Эту сцену я видел потом, в материале. Любшин сделал два нескладных хлопка, притопнул, поцеловал ручку зонтика у присутствовавшей старушки и нагловато, не спеша, удалился.
Как охотно режиссер принял иное актерское решение и пошел дальше заодно с ним! Вот почему ожесточенный, не обязанный «изгиляться» перед людьми, герой может вдруг любезно поцеловать ручку зонтика.

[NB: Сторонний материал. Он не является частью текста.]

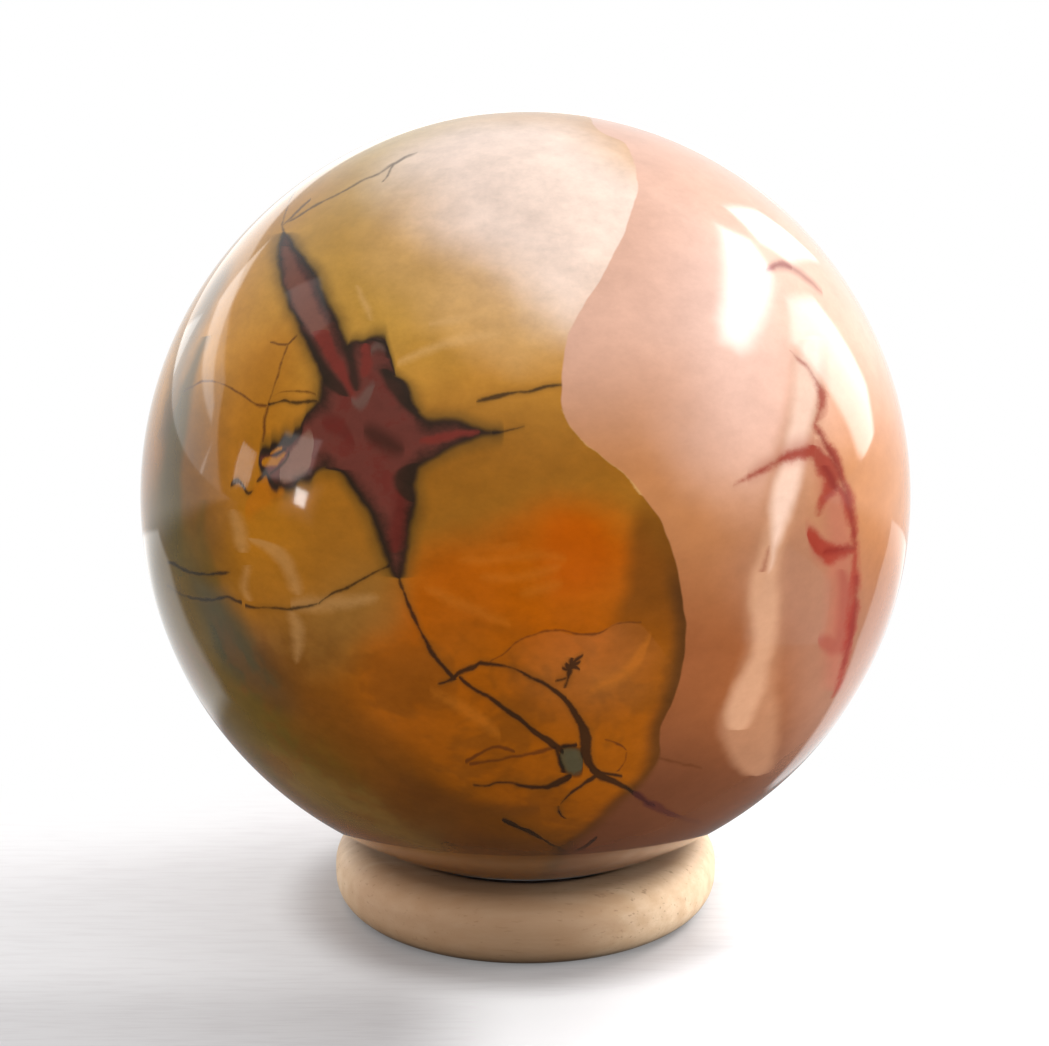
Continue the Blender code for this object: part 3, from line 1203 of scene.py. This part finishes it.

Последний день съемки. Пришел на площадку — слышу, какая-то импровизация, что ли, у Гурченко? Слова, которых не было в сценарии. Зачем бы это здесь? Для «проходимости»?
Спрашиваю Михалкова.
— Да ведь это не ты говоришь, это она говорит, в образе!.. А впрочем, измени, как тебе кажется лучше.
Я тут же, на диванчике пятидесятых годов, попытался сделать, как мне казалось лучше. Михалков согласился, поколдовал над Гурченко, и вот текст уже выучен, и — «шутя, играя... Мотор!»
Картина была снята в срок.
Но в дирекции студии сказали:
— Что же, для заграницы снимали картину?
— Почему?
— Так ведь там будут думать, что у нас и теперь так живут, в коммунальных квартирах!
Мы пытались сослаться на то, что картина «ретро».
— Да кто там это поймет!
И правда, говорят, в каком-то европейском городе фильм имел парадоксальный успех — зрители решили, что это абсурдистская картина: по квартире героини бродят какие-то призраки — неотвязные видения ее давних грехов.
А русские люди, эмигранты из России, говорят, плакали, долго не отпускали актеров.
У меня память об этих двадцати пяти днях осталась легкая, счастливая и благодарная.
Володин А. Шутя, играя... В книге: Никита Михалков. М.: Искусство, 1989.